In Rom lebt er in den Tag hinein. Ein regelmäßiger Tagesablauf will ihm nicht gelingen. Dann lernt er Arianne kennen, eine junge, kindlich flatterhafte und psychisch instabile Frau. Trotz der Liebe, die er für sie empfindet, gelingt es ihm nicht, eine ernste Beziehung zu ihr aufzubauen. Und dann gibt es noch die Freundschaft zu Graziano, einem Säufer. Als Graziano stirbt, zerstört dieses Ereignis seinen letzten Lebenswillen.

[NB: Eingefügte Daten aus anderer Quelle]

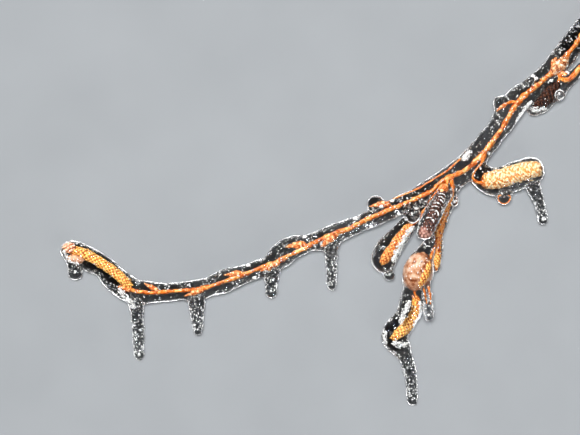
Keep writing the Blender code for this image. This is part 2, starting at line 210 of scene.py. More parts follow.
RIPE_CATKIN = [
    [(61.8, 11.3, 7.4, 1.4), (63, 11.5, 7.3, 2.4), (67.9, 12.1, 7.1, 2.95), (73.5, 13.6, 7, 2.85),
     (79.6, 15.3, 6.8, 2.75), (83, 16.1, 6.8, 2.3), (84.2, 16.2, 6.8, 1.2)],
]
OLD_CONE = [
    [(91.9, 50.4, 5.3, 1), (91, 49.4, 5.3, 1.7), (88.2, 46.2, 5, 2.5), (84.6, 42.6, 4.8, 2.3),
     (82.4, 40.4, 4.6, 1.1)],
]
BUDS = [
    [(-68, -32.8, 5.7, 0.5), (-69.6, -32.1, 5.7, 0.8), (-71.6, -31.2, 5.7, 0.62),
     (-73.6, -30.3, 5.6, 0.12)],
    [(-50, -31.6, 5.9, 0.6), (-51.8, -32.6, 5.9, 1), (-54.6, -33.5, 5.8, 0.8), (-57.4, -34.2, 5.8, 0.14)],
    [(-34, -25.9, 6.2, 0.55), (-35.8, -25.8, 6.2, 0.9), (-38.4, -26.2, 6.1, 0.75),
     (-41.6, -26.9, 6.1, 0.14)],
    [(-19.4, -20, 6.5, 0.6), (-21.2, -21.4, 6.5, 1.02), (-23.8, -22.9, 6.4, 0.85),
     (-27.1, -24.4, 6.3, 0.14)],
    [(-8.8, -14.3, 6.6, 0.6), (-11, -14, 6.6, 1.08), (-13.6, -14.6, 6.6, 0.9), (-16.8, -15.5, 6.5, 0.16)],
    [(3.4, -9.6, 6.9, 0.6), (1.6, -11, 6.9, 1.12), (-0.6, -12.6, 6.8, 0.95), (-3.2, -14.4, 6.8, 0.16)],
    [(24.8, 1, 7.4, 0.6), (23, 2, 7.5, 1.15), (20.4, 2, 7.4, 1), (17.1, 1.4, 7.3, 0.18)],
    [(-79, -32.2, 5.5, 0.5), (-80.6, -31.8, 5.4, 0.85), (-82.2, -31.2, 5.3, 0.7),
     (-84, -30.6, 5.3, 0.14)],
    [(71.4, 41.9, 7, 0.55), (70.4, 41.3, 7, 0.85), (69.2, 40.3, 7.1, 0.7), (68, 39, 7.1, 0.12)],
    [(43, -19, 6, 0.8), (43, -20.8, 6, 1.25), (42.9, -22.6, 6, 1.05), (42.9, -24.2, 6, 0.2)],
    [(102.6, 58.4, 4.8, 0.7), (103.6, 59.4, 4.75, 1), (104.6, 60.2, 4.7, 0.8), (105.8, 61.2, 4.65, 0.15)],
    [(46.6, 9.6, 10.2, 0.7), (46, 8.4, 10.8, 1.3), (45.3, 7.2, 11, 1.2), (44.4, 5.8, 11.3, 0.4)],
    [(92.6, 55.6, 5.3, 0.9), (93.4, 54.6, 5.4, 1.3), (94.4, 54.2, 5.6, 1.1), (95.6, 54.4, 5.8, 0.3)],
    [(90.4, 56.4, 5.3, 0.8), (90.2, 57.8, 5.6, 1.1), (90.6, 59.2, 5.9, 0.9), (91.4, 60.4, 6.1, 0.2)],
]
BURL = [
    [(89.2, 54.6, 5.4, 0.9), (90.6, 56, 5.4, 1.7), (92.6, 57.8, 5.3, 2.1), (94, 59.6, 5.1, 1.6),
     (95.2, 61.4, 4.9, 0.9)],
]
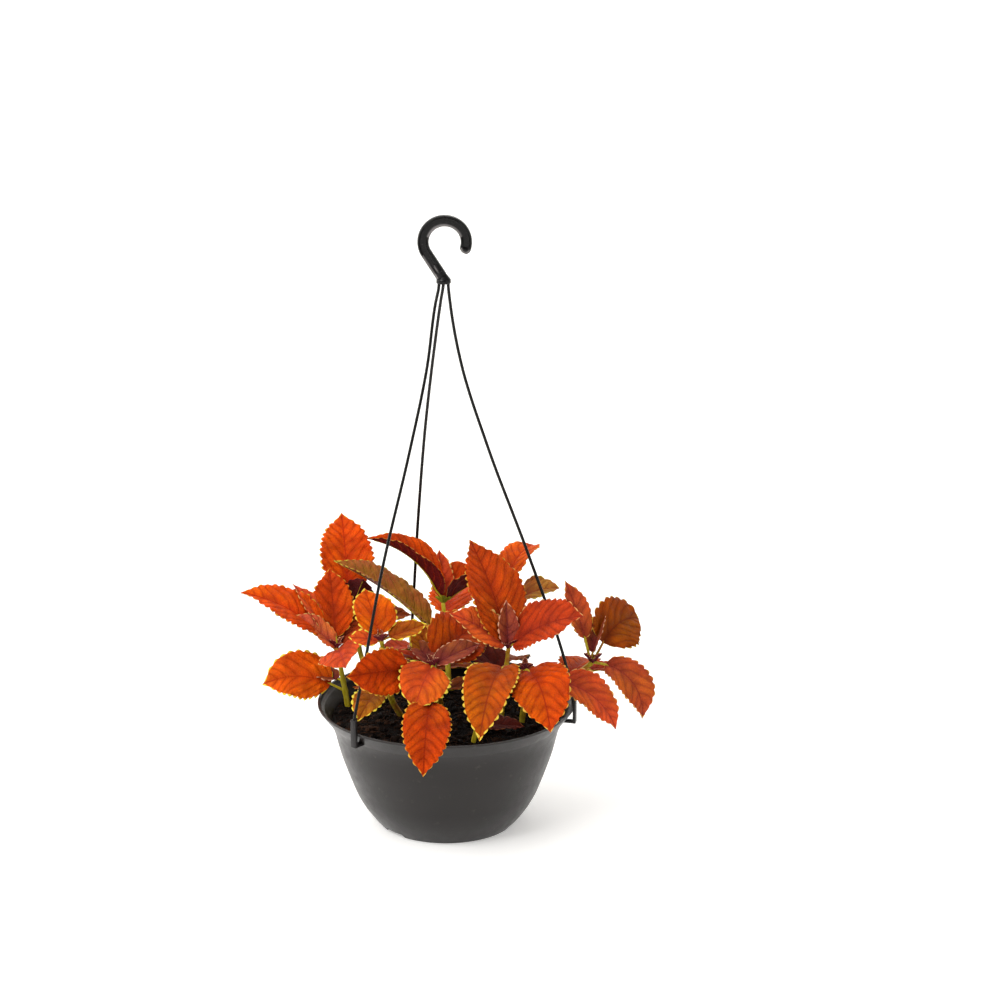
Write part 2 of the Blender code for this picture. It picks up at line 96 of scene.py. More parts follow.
# Each shoot: the corners of its stem, then its leaves. A leaf is its colour, where it leaves the stem
# (0 foot, 1 tip), azimuth, rise, petiole length, blade length, width and droop, then roll and cup
Leaf = namedtuple("Leaf", "hue share azimuth rise petiole length width droop roll cup")
SHOOTS = {
    "left": ([(-96, 28, 96), (-100, 26, 125), (-107, 20, 170)], [
        ("deep_orange", 1.00, 100, 58, 10, 72, 42, 15, -10, 12),
        ("orange", 0.93, 180, 50, 22, 92, 50, 42, -20, 15),
        ("salmon", 0.99, 188, 49, 2, 53, 27, 18, -34, 20),
        ("crimson", 1.00, 60, 37, 4, 42, 30, 10, 10, 12),
        ("coral", 0.97, 284, 10, 2, 40, 46, 36, 30, 10),
        ("orange_gold", 0.35, 180, 28, 16, 70, 52, 58, -46, 10),
        ("coral", 0.90, 150, 58, 24, 58, 28, 20, 0, 15),
        ("mauve", 0.50, 150, 10, 6, 32, 24, 20, -10, 12),
    ]),
    "back_left": ([(-70, 60, 96), (-86, 68, 145), (-96, 74, 192)], [
        ("orange", 1.00, 99, 55, 18, 85, 55, 15, 6, 12),
        ("maroon", 0.90, 300, 70, 8, 46, 34, 20, -40, 12),
        ("orange", 0.80, 175, 15, 10, 55, 36, 20, -10, 12),
        ("russet", 0.80, 15, 20, 10, 50, 34, 30, 10, 12),
        ("orange", 0.60, 95, 15, 12, 62, 42, 40, 0, 12),
    ]),
    "back": ([(2, 56, 96), (0, 60, 150), (-4, 62, 202)], [
        ("bronze", 0.60, 170, 45, 24, 115, 50, 24, -4, 25),
        ("flame", 1.00, 190, 70, 8, 99, 42, 58, -10, 43),
        ("coral", 1.00, 100, 68, 4, 48, 24, 10, 0, 15),
        ("flame", 1.00, 30, 30, 4, 46, 56, 20, 0, 55),
        ("orange", 0.80, 80, 25, 12, 70, 46, 40, 0, 12),
        ("russet", 0.60, 20, 20, 12, 50, 36, 30, 0, 12),
    ]),
    "middle_left": ([(-38, -2, 96), (-53, -20, 130), (-60, -66, 207)], [
        ("orange_gold", 1.00, 116, 52, 6, 50, 46, 14, 6, 10),
        ("coral_gold", 0.98, 165, 12, 3, 30, 20, 20, -40, 15),
        ("russet_gold", 1.00, 24, 14, 8, 40, 26, 5, 20, 12),
        ("olive_gold", 0.50, 246, 2, 20, 50, 32, 42, -6, 10),
        ("russet", 0.55, 80, 15, 10, 46, 32, 30, 0, 12),
        ("russet", 0.35, 150, 15, 8, 36, 26, 30, 0, 12),
    ]),
    "centre": ([(-4, 8, 96), (-6, -8, 125), (-12, -48, 176)], [
        ("ember", 0.95, 52, 36, 10, 71, 60, 45, 36, 15),
        ("mauve", 1.00, 26, 22, 2, 50, 26, 14, 25, 15),
        ("mauve", 1.00, 126, 29, 2, 39, 21, 18, -14, 15),
        ("russet_gold", 0.90, 114, 43, 8, 48, 32, 10, 0, 12),
        ("coral_gold", 1.00, 250, -14, 2, 56, 50, 34, -22, 10),
        ("deep_orange", 0.80, 265, -12, 48, 82, 46, 58, -8, 10),
        ("deep_orange", 0.92, 215, 10, 30, 69, 46, 8, -75, 12),
        ("russet", 0.50, 20, 10, 10, 42, 30, 30, 0, 12),
    ]),
    "centre_right": ([(52, -4, 96), (56, -16, 140), (60, -30, 187)], [
        ("ember", 0.97, 126, 70, 9, 106, 60, 30, -4, 15),
        ("coral", 1.00, 187, 45, 4, 64, 39, 26, -43, 20),
        ("crimson", 1.00, 335, 45, 7, 84, 56, 35, 36, 12),
        ("mauve", 1.00, 107, 82, 1, 45, 22, 5, 0, 20),
        ("amber", 0.78, 255, 11, 15, 102, 53, 78, -1, 20),
        ("maroon", 0.60, 135, 38, 10, 46, 36, 25, -10, 12),
        ("russet", 0.55, 20, 10, 12, 50, 34, 30, 0, 12),
    ]),
    "right": ([(88, 26, 96), (112, 20, 130), (142, 10, 158)], [
        ("russet", 0.50, 320, 15, 8, 36, 26, 40, 0, 12),
        ("brick", 1.00, 330, 0, 14, 72, 40, 100, 22, 12),
        ("russet", 1.00, 51, 44, 22, 63, 56, 70, 52, 12),
        ("brick", 0.97, 130, 69, 25, 60, 27, 18, -6, 15),
        ("mauve", 0.95, 60, 60, 12, 42, 26, 20, -20, 30),
        ("ember", 0.60, 70, 15, 12, 60, 40, 40, 0, 12),
        ("ember", 0.80, 20, 5, 10, 46, 32, 50, 0, 12),
    ]),
    "back_right": ([(44, 66, 96), (50, 62, 150), (54, 56, 202)], [
        ("flame", 1.00, 52, 68, 28, 56, 40, 90, -6, 12),
        ("olive", 0.95, 0, 33, 22, 40, 38, 38, 15, 12),
        ("ember", 0.80, 90, 30, 12, 66, 44, 40, 0, 12),
        ("ember", 0.75, 30, 10, 12, 58, 40, 40, 0, 12),
        ("orange", 1.00, 150, 60, 5, 40, 22, 10, 0, 15),
        ("orange", 0.55, 125, 10, 10, 46, 36, 30, 0, 12),
        ("russet", 0.35, 65, 5, 12, 52, 38, 40, 0, 12),
    ]),
    "back_low": ([(-20, 82, 96), (-22, 92, 138)], [
        ("orange", 1.00, 60, 30, 10, 62, 42, 60, 0, 12),
        ("coral", 1.00, 195, 25, 6, 44, 30, 30, 0, 12),
        ("coral", 1.00, 10, 30, 4, 40, 24, 30, 0, 12),
        ("russet", 0.60, 20, 5, 10, 50, 34, 30, 0, 12),
        ("mauve", 0.95, 230, 40, 4, 28, 18, 20, 0, 12),
        ("orange", 0.80, 165, 22, 6, 46, 32, 50, 0, 12),
    ]),
    "front_small": ([(24, -74, 96), (30, -70, 122)], [
        ("maroon", 1.00, 10, 5, 4, 42, 28, 20, 10, 12),
        ("russet", 1.00, 90, 30, 4, 26, 16, 20, 0, 12),
    ]),
    "front_right": ([(72, -20, 96), (75, -28, 130), (76, -38, 168)], [
        ("flame", 1.00, 287, 12, 10, 86, 59, 81, 16, 12),
        ("coral", 0.90, 352, -7, 34, 75, 43, 67, 29, 12),
        ("olive_gold", 0.30, 5, 30, 8, 28, 20, 30, 20, 12),
        ("russet", 0.60, 80, 10, 8, 30, 22, 20, 0, 12),
    ]),
}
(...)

Meine persönlichen Leseeindrücke
Ich habe mir dieses Buch sehr gewünscht, obwohl ich gar nicht so recht wusste warum. Ich fühle mich diesem Roman zugetan und wenn ich diese Sympathie erklären sollte, bin ich dazu nicht imstande.
Es empfängt mich eine überaus elegante Sprache, die eine tragische Geschichte erzählt. Die Tragik versteckt sich subtil zwischen den Zeilen und ist vielleicht nicht für jeden ersichtlich. Doch mich trifft sie sehr und ich denke über das Gelesene nach, auch noch Tage, nachdem ich den Roman beendet habe. So entführten mich zum Beispiel die Stimmungsbilder in eine poetische Reise durch die ewige Stadt, die ich bereits mehrmals besuchen durfte. Das Buch liest sich wie eine Liebeserklärung, vielleicht an Rom oder an ein lebenswertes Leben. Und doch schafft es die Romanfigur nicht, sein Leben in Ordnung zu bringen, er bekommt nichts hin, für wen denn auch und wofür. Das Buch drückt ein Lebensgefühl aus, dessen Leo nicht gerecht werden kann. Er streift wann immer möglich die Segel und gibt schlussendlich auf.

Fazit
Man muss es mögen, dieses Buch, das Leo den letzten Sommer seines Lebens begleitet. Anders als in vielen Bewertungen und Veröffentlichungen zu diesem Buch erkenne ich einen Zusammenhang mit Rom und der Epoche der „Dolce Vita“ nur am Rande, als schmückendes Beiwerk. Es überkommt mich eine tiefe Zuneigung zur Romanfigur, die sich ihrer bedeutungslosen Tätigkeiten im Alltag bewusst ist, die keinen tieferen Sinn haben, als die Tristesse des Lebens in Schach zu halten (Zitat nach Lydia Sandgrens „Gesammelte Werke / Twitterpost Kaffeehaussitzer Januar 2022).

"Wie gesagt, ich bin auf niemanden sauer, ich hatte meine Karten, und ich habe gespielt. Keiner hat mich gezwungen. Bereuen tue ich nichts."